# Problem to solve
Search the data below for "materials"; list each line that holds it.

# Source data
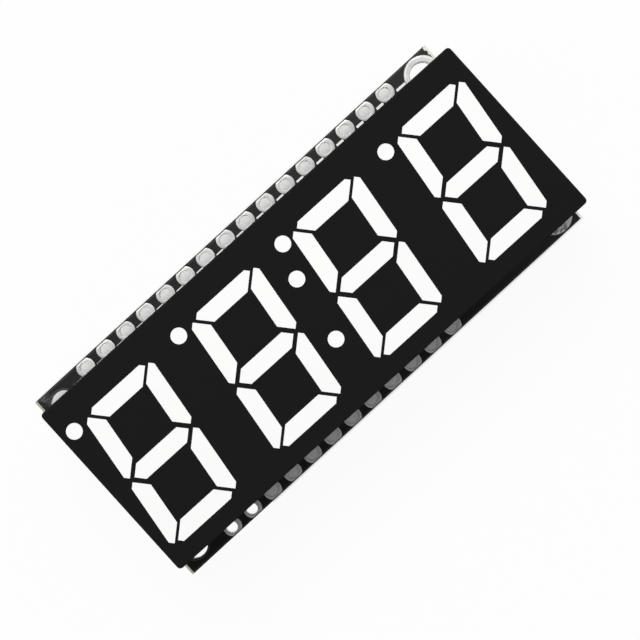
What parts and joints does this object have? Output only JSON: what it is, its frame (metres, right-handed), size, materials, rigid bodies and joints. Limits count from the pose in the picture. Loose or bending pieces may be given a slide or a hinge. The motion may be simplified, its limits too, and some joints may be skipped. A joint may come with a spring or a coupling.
{
  "type": "seven segment display module",
  "caption": "Black LED display block with white leaning digits, decimal points and a colon, on a black driver board with rows of plated header holes.",
  "frame": {"origin": "middle of the circuit board's rear face, which is the middle of its four mounting holes", "axes": "+X the way the digits read, +Y towards the tops of the digits, +Z the way the digits face"},
  "size_m": [0.0505, 0.022, 0.0123],
  "materials": {
    "board_laminate": "satin black solder mask on glass laminate",
    "tinned_copper": "soft bright tin",
    "housing_plastic": "matte black",
    "segment_casting": "milky white, flush with the face",
    "lamp_crystal": "clear crystal",
    "inner_laminate": "bare laminate",
    "sealing_resin": "poured resin",
    "pin_metal": "tinned wire",
    "solder": "bright solder",
    "chip_moulding": "fine matte black moulding",
    "capacitor_ceramic": "tan ceramic",
    "resistor_ceramic": "white ceramic",
    "resistor_glaze": "black glaze"
  },
  "bodies": {
    "root": {"circuit_board": "board_laminate", "long_row_pads": "tinned_copper", "short_row_pads": "tinned_copper", "mounting_rings": "tinned_copper", "pin_hole_pads": "tinned_copper", "display_housing": "housing_plastic", "digit_1_segments": "segment_casting", "digit_2_segments": "segment_casting", "digit_3_segments": "segment_casting", "digit_4_segments": "segment_casting", "decimal_points": "segment_casting", "colon_dots": "segment_casting", "lamp_chips": "lamp_crystal", "inner_board": "inner_laminate", "sealing_resin": "sealing_resin", "display_pins": "pin_metal", "pin_solder_joints": "solder", "driver_chip_body": "chip_moulding", "driver_chip_leads": "pin_metal", "driver_chip_pads": "tinned_copper", "capacitor_bodies": "capacitor_ceramic", "capacitor_end_caps": "tinned_copper", "resistor_bodies": "resistor_ceramic", "resistor_coats": "resistor_glaze", "resistor_end_caps": "tinned_copper", "component_pads": "tinned_copper", "address_jumper_pads": "tinned_copper"}
  },
  "joints": []
}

# Written answer
What parts and joints does this object have? Output only JSON: what it is, its frame (metres, right-handed), size, materials, rigid bodies and joints. Limits count from the pose in the picture. Loose or bending pieces may be given a slide or a hinge. The motion may be simplified, its limits too, and some joints may be skipped. A joint may come with a spring or a coupling.
  "materials": {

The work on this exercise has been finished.